I'm all for including kids in grown-up life to the extent possible, and hope my kids someday let me push those boundaries. I think it grows common sense. I think the US makes too many things "for" kids, which implies that kids' standards of behavior are substantially different from adults. They shouldn't be! I remember attending my dad's formal (this is the military, remember) office functions as a six-year-old, and concerts and nicer restaurants (not just the designated "kid symphony night") in early elementary school. I remember feeling a breathless awe that it was a privilege to be at this or that "grown-up thing," and also the awareness that if I messed it up, I'd be stuck at home with a babysitter, and that would be horribly boring. I am sure different kids have different incentives, though.
Edited Date: 2012-10-24 12:53 am (UTC)

Date: 2012-10-24 01:12 am (UTC)From: [identity profile] jethrien.livejournal.com
Yeah, me too. I don't remember when my parents first took us to restaurants, but I distinctly remember being at very nice restaurants in late elementary school and being completely comfortable and aware of how to behave properly. So the training must have been rather earlier than that.

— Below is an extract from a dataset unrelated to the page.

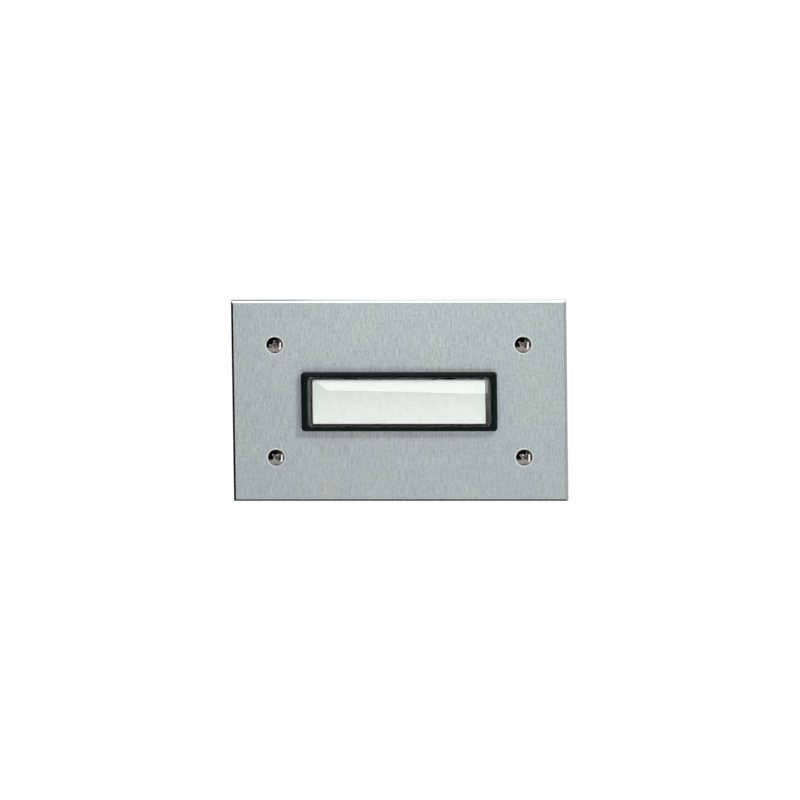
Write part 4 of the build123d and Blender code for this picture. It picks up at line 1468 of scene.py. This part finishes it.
# %% [markdown]
# Two thread-forming screws pull the frame and the housing together, with the plate between.
# They have a cross recess like the plate screws, and a coarse sharp thread that cuts its own
# way into the plastic of the bosses.

# %% Clamp screws
CLAMP_HEAD = 2.6
CLAMP_BEVEL = 0.6
CLAMP_CORE = 0.95
CLAMP_THREAD = 1.2
CLAMP_PITCH = 1.0
CLAMP_SEAT = -8.32
CLAMP_TURN = 24.0
CLAMP_FACE_SHARES = (0.4, 0.8)
CLAMP_NECK, CLAMP_THREAD_START = 0.5, 0.8
CLAMP_TAPER = (0.6, 1.0)


def clamp_screw(word):
    """Thread-forming screw, head to the back."""
    node = f"clamp_screw_{word}"
    low, high = box_mm(node)
    top, tip, start = -high[1], -low[1], CLAMP_SEAT + CLAMP_THREAD_START
    turn = math.radians(CLAMP_TURN)
    angles = recess_angles(turn)
    surface = rounded_head(CLAMP_HEAD, CLAMP_BEVEL, top)
    rows = recess_rows(angles, turn, top, surface)
    inner = rows[-1][0]
    for share in CLAMP_FACE_SHARES:
        radius = inner + (CLAMP_HEAD - CLAMP_BEVEL - inner) * share
        rows.append((radius, surface(radius)))
    edge = [(radius, float(surface(radius))) for radius in rounded_edge(CLAMP_HEAD, CLAMP_BEVEL)]
    rows += plain_rows(angles, edge + [
        (CLAMP_HEAD, CLAMP_SEAT - SCREW_SOFT),
        (CLAMP_HEAD - SCREW_SOFT, CLAMP_SEAT),
        (CLAMP_THREAD, CLAMP_SEAT),
        (CLAMP_THREAD, CLAMP_SEAT + CLAMP_NECK),
        (CLAMP_CORE, start),
    ])
    rows += thread_rows(angles, start, tip, CLAMP_THREAD, CLAMP_CORE, CLAMP_PITCH, CLAMP_TAPER)
    rows += plain_rows(angles, [(0.0, tip)])
    return back_screw(node, f"clamp_screw_threaded_{word}", rows, angles)


# %% [markdown]
# Two slotted screws press the bell wires under square clamps. A slot that runs right across
# a head is cut into the rows too: along each angle its wall lies at half its width over the
# sine. Angles that leave through the slot keep all their rows on its floor. At each edge of
# an exit two angles fall together, one inside and one outside, so the wall stands upright.

# %% Terminal screws
TERMINAL_HEAD = 2.8
TERMINAL_BEVEL = 0.5
TERMINAL_FACE_ROW = 1.6
TERMINAL_SEAT = -10.86
TERMINAL_NECK = 0.3
TERMINAL_TAPER = (0.4, 0.4)
SLOT_HALF = 0.4
SLOT_DEPTH = 1.0
SLOT_TURNS = {"left": -13.0, "right": 83.0}
TOO_NEAR = 0.01
TINY = 1e-7


def slot_angles(turn):
    """Even angles, with two at each edge of the slot's four exits: one inside it and one outside."""
    leaves_at = SLOT_HALF / TERMINAL_HEAD
    out = math.asin(leaves_at)
    edges = np.array([out, math.pi - out, math.pi + out, 2 * math.pi - out])
    even = np.arange(ROUND_STEPS) * 2 * math.pi / ROUND_STEPS
    even = even[np.min(np.abs(np.sin(even)[:, None] - np.sin(edges)), axis=1) > TOO_NEAR]
    within = np.abs(np.sin(even)) < leaves_at
    angles = np.concatenate([even, edges, edges])
    inside = np.concatenate([within, np.ones(4, bool), np.zeros(4, bool)])
    nudge = np.where(inside, -TINY, TINY) * np.sign(np.cos(angles)) * np.sign(np.sin(angles))
    order = np.argsort(angles + nudge)
    return angles[order] - turn, inside[order], np.abs(np.sin(angles[order]))


def terminal_screw(word):
    """Slotted screw with an M3 thread, head to the back."""
    node = f"terminal_screw_{word}"
    low, high = box_mm(node)
    top, tip, start = -high[1], -low[1], TERMINAL_SEAT + TERMINAL_NECK
    angles, inside, sine = slot_angles(math.radians(SLOT_TURNS[word]))
    surface = rounded_head(TERMINAL_HEAD, TERMINAL_BEVEL, top)
    wall = np.minimum(SLOT_HALF / np.maximum(sine, TINY), TERMINAL_HEAD)
    wall = np.where(inside, TERMINAL_HEAD, wall)
    floor = 0 * angles + top + SLOT_DEPTH
    rows = [(0 * angles, floor), (wall, floor), (wall, np.where(inside, floor, surface(wall)))]
    for radius in (TERMINAL_FACE_ROW, *rounded_edge(TERMINAL_HEAD, TERMINAL_BEVEL)):
        reach = np.maximum(wall, radius)
        rows.append((reach, np.where(inside, floor, np.minimum(surface(reach), floor))))
    rows += plain_rows(angles, [
        (TERMINAL_HEAD, top + SLOT_DEPTH),
        (TERMINAL_HEAD, TERMINAL_SEAT - SCREW_SOFT),
        (TERMINAL_HEAD - SCREW_SOFT, TERMINAL_SEAT),
        (THREAD_RADIUS, TERMINAL_SEAT),
        (THREAD_CORE, start),
    ])
    thread = (THREAD_RADIUS, THREAD_CORE, THREAD_PITCH)
    rows += thread_rows(angles, start, tip, *thread, TERMINAL_TAPER)
    rows += plain_rows(angles, [(0.0, tip)])
    return back_screw(node, f"terminal_screw_slotted_{word}", rows, angles)


for word in ("left", "right"):
    clamp_screw(word)
    terminal_screw(word)

# %% [markdown]
# Square clamps and square brass nuts complete the terminals. Their CAD forms are right, and
# like the mouldings they only need softened edges: stamped for the clamps, sawn for the nuts.

# %% Clamps and nuts


def machined_brass():
    """Brass bar, sawn and tapped, with fine cutting lines and a little tarnish."""
    material = new_finish("machined_brass", srgb(205, 176, 108), 0.28, 1.0)
    cuts = noise(material, (0.12, 3.0, 3.0), detail=2.0)
    tarnish = noise(material, (1.6, 1.6, 1.6), detail=3.0)
    patches = stretch(material, tarnish, 0.35, 0.7, 0, 1)
    feed(material, "Base Color", tint(material, patches, srgb(212, 184, 116), srgb(178, 146, 84)))
    feed(material, "Roughness", stretch(material, cuts, 0.3, 0.7, 0.2, 0.4))
    bump(material, cuts, 0.005, 0.5)
    return material


brass = machined_brass()
for word in ("left", "right"):
    clamp = softened_copy(f"terminal_clamp_{word}", f"square_clamp_{word}", 0.06)
    place(clamp, "plate", [f"terminal_clamp_{word}"], [zinc])
    nut = softened_copy(f"terminal_nut_{word}", f"square_nut_{word}", 0.08)
    place(nut, "plate", [f"terminal_nut_{word}"], [brass])

# %% [markdown]
# The world does three jobs, told apart by the kind of ray. Seen straight on, or through the
# clear cap, it is plain white paper. For matt surfaces it is an even soft fill. In polished
# metal it is a room: dark in front, with a grey table some way down, a darker floor straight
# below, a dim ceiling, daylight far to the right and white paper behind. That is what the
# screws and bevels in the photograph mirror. Each part of the room is a ramp along an axis,
# or the darker of two ramps, and where parts overlap the brighter one shows.

# %% World
FILL = 0.24
ROOM_DARK = 0.0
ROOM_TABLE = 0.43
ROOM_FLOOR = 0.12
ROOM_RIGHT = 0.55
ROOM_WALL = 0.06
ROOM_CEILING = 0.4
PAPER_WHITE = 1.0


def make_world():
    """World shader that picks white, the fill or the room by the kind of ray."""
    world = bpy.data.worlds.new("studio")
    world.use_nodes = True
    bpy.context.scene.world = world
    tree = world.node_tree
    tree.nodes.clear()
    direction = add(world, "ShaderNodeTexCoord").outputs["Generated"]
    axes = add(world, "ShaderNodeSeparateXYZ", {0: direction})
    x, y, z = axes.outputs["X"], axes.outputs["Y"], axes.outputs["Z"]
    far_edge = stretch(world, z, -0.36, -0.42, ROOM_DARK, ROOM_TABLE)
    near_edge = stretch(world, z, -0.88, -0.72, ROOM_FLOOR, ROOM_TABLE)
    table = combine(world, "MINIMUM", far_edge, near_edge)
    wall = stretch(world, x, 0.1, 0.5, ROOM_DARK, ROOM_WALL)
    window = stretch(world, x, 0.86, 0.96, ROOM_DARK, ROOM_RIGHT)
    right = combine(world, "MAXIMUM", wall, window)
    paper = stretch(world, y, 0.25, 0.5, ROOM_DARK, PAPER_WHITE)
    ceiling_height = stretch(world, z, 0.3, 0.6, ROOM_DARK, ROOM_CEILING)
    ceiling_front = stretch(world, y, -0.58, -0.42, ROOM_DARK, ROOM_CEILING)
    ceiling = combine(world, "MINIMUM", ceiling_height, ceiling_front)
    low_and_right = combine(world, "MAXIMUM", table, right)
    back_and_top = combine(world, "MAXIMUM", paper, ceiling)
    room = combine(world, "MAXIMUM", low_and_right, back_and_top)
    path = add(world, "ShaderNodeLightPath")
    looked_at, looked_through = path.outputs["Is Camera Ray"], path.outputs["Is Transmission Ray"]
    seen = combine(world, "MAXIMUM", looked_at, looked_through)
    mirrored = path.outputs["Is Glossy Ray"]
    indirect = add(world, "ShaderNodeMix", {0: mirrored, 2: FILL, 3: room}).outputs[0]
    strength = add(world, "ShaderNodeMix", {0: seen, 2: indirect, 3: PAPER_WHITE}).outputs[0]
    light = add(world, "ShaderNodeBackground", {"Color": (1, 1, 1, 1), "Strength": strength})
    out = add(world, "ShaderNodeOutputWorld")
    tree.links.new(light.outputs[0], out.inputs[0])


make_world()
print("matt surfaces are filled with", FILL, "of the paper's white")

# %% [markdown]
# The lamps are soft boxes. The key stands high on the right, so the frame throws a soft
# shadow to the left and below. One hangs over the plate and turns its top bevel white, a
# tall narrow one on the right is mirrored in the screws, and a weak one below stands for the
# light that a table throws back. The last stands behind, for views from the back. A lamp
# that shouldn't show in the polished screws is kept out of their reflections.

# %% Lamps


def soft_box(name, direction, distance, size_x, size_y, power, glossy=True):
    """Area lamp turned towards the plate: direction, distance and size in metres, watts."""
    data = bpy.data.lights.new(name, "AREA")
    data.shape = "RECTANGLE"
    data.size, data.size_y, data.energy = size_x, size_y, power
    lamp = link(bpy.data.objects.new(name, data))
    out = Vector(direction).normalized()
    turned = out.to_track_quat("Z", "Y").to_matrix().to_4x4()
    lamp.matrix_world = Matrix.Translation(out * distance) @ turned
    lamp.visible_camera = False
    lamp.visible_glossy = glossy
    print(name, "at", [round(value, 2) for value in out * distance], "m with", power, "W")


def towards(azimuth, elevation):
    """Unit vector for an azimuth to the right of the front, and an elevation, in degrees."""
    a, e = math.radians(azimuth), math.radians(elevation)
    return Vector((math.sin(a) * math.cos(e), -math.cos(a) * math.cos(e), math.sin(e)))


soft_box("key", towards(48, 41), 2.4, 0.34, 0.34, 47.4, glossy=False)
soft_box("overhead", (-0.05, -0.12, 1.0), 1.5, 1.67, 1.5, 9.5)
soft_box("table_bounce", towards(15, -45), 0.75, 0.5, 0.4, 1.5, glossy=False)
soft_box("side_window", towards(31.5, -12), 1.1, 0.17, 0.9, 0.8)
soft_box("back_fill", towards(160, 40), 1.4, 0.8, 0.8, 12.0, glossy=False)

# %% [markdown]
# Three cards stand close by and are seen by polished surfaces only, as a photographer places
# card just outside the picture. A bright one with a slanting lower edge lies across the top
# of the cap as a pale band. A dark and a grey one, side by side behind the plate, are what
# the left part of its top edge mirrors, where the photograph shows a dark line.

# %% Reflected cards
CAP_CARD_Y = -300.0
CAP_CARD_OUTLINE = [(-54, 38), (-52.7, 16.3), (-48.8, -6), (16, -19.8), (16, 38)]
CAP_CARD_GLOW = 4.0
BACK_CARD_Y = 300.0
BACK_CARD_LOW, BACK_CARD_HIGH = -100.0, 230.0
BACK_CARDS = [("dark_card", -225, -58, 0.0), ("grey_card", -58, -41, 0.7)]


def stage_card(name, corners, strength):
    """Flat card of stage that only polished surfaces see. Corners are (x, y, z) in millimetres."""
    mesh = bpy.data.meshes.new(name)
    mesh.from_pydata((np.array(corners, float) * MM).tolist(), [], [tuple(range(len(corners)))])
    mesh.update()
    piece = link(bpy.data.objects.new(name, mesh))
    glow = {"Emission Color": (1, 1, 1, 1), "Emission Strength": strength, "Specular IOR Level": 0.0}
    mesh.materials.append(new_finish(name + "_paper", (0, 0, 0, 1), 1.0, **glow))
    piece.visible_camera = piece.visible_diffuse = False
    piece.visible_transmission = piece.visible_shadow = False


stage_card("cap_card", [(x, CAP_CARD_Y, z) for x, z in CAP_CARD_OUTLINE], CAP_CARD_GLOW)
for name, left, right, strength in BACK_CARDS:
    lower = [(left, BACK_CARD_Y, BACK_CARD_LOW), (right, BACK_CARD_Y, BACK_CARD_LOW)]
    upper = [(right, BACK_CARD_Y, BACK_CARD_HIGH), (left, BACK_CARD_Y, BACK_CARD_HIGH)]
    stage_card(name, lower + upper, strength)
print("cards seen in reflections:", 1 + len(BACK_CARDS))

# %% [markdown]
# The floor is pale paper, far below the plate. The lamps light it as they light the plate, so
# it keeps shadows, and for the camera alone a plain glow lifts it to the white of the ground.

# %% Floor
FLOOR_Z = -0.6
FLOOR_HALF = 15.0
FLOOR_LIFT = 0.8
FLOOR_PAPER = 0.9


def make_floor():
    """Flat sheet of stage: partly plain white for camera rays, and clear when seen from below."""
    mesh = bpy.data.meshes.new("floor")
    turns = [(-1, -1), (1, -1), (1, 1), (-1, 1)]
    corners = [(x * FLOOR_HALF, y * FLOOR_HALF, FLOOR_Z) for x, y in turns]
    mesh.from_pydata(corners, [], [(0, 1, 2, 3)])
    floor = link(bpy.data.objects.new("floor", mesh))
    material = new_finish("floor_paper", (FLOOR_PAPER, FLOOR_PAPER, FLOOR_PAPER, 1.0), 0.9)
    path = add(material, "ShaderNodeLightPath")
    lift = combine(material, "MULTIPLY", path.outputs["Is Camera Ray"], FLOOR_LIFT)
    glow = add(material, "ShaderNodeEmission", {"Color": (1, 1, 1, 1), "Strength": lift})
    shader = material.node_tree.nodes["Principled BSDF"]
    above = add(material, "ShaderNodeAddShader", {0: shader.outputs[0], 1: glow.outputs[0]})
    side = add(material, "ShaderNodeNewGeometry").outputs["Backfacing"]
    below = add(material, "ShaderNodeBsdfTransparent")
    both = add(material, "ShaderNodeMixShader", {0: side, 1: above.outputs[0], 2: below.outputs[0]})
    output = material.node_tree.nodes["Material Output"]
    material.node_tree.links.new(both.outputs[0], output.inputs["Surface"])
    mesh.materials.append(material)
    floor.visible_glossy = False


make_floor()
print("the floor lies", -FLOOR_Z, "m below the plate's middle")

I was a very eager-to-please child, I'll admit--knowing my parents were embarrassed by me was devastating, and I tried very hard to live up to their expectations.

Date: 2012-10-24 03:54 am (UTC)From: [identity profile] fyrna.livejournal.com
I think you and Chuckro, without any advice, would be awesome parents, so I got it mostly for your amusement on the train. :) It seemed like a fun book to read. I'm glad it makes you feel more confident!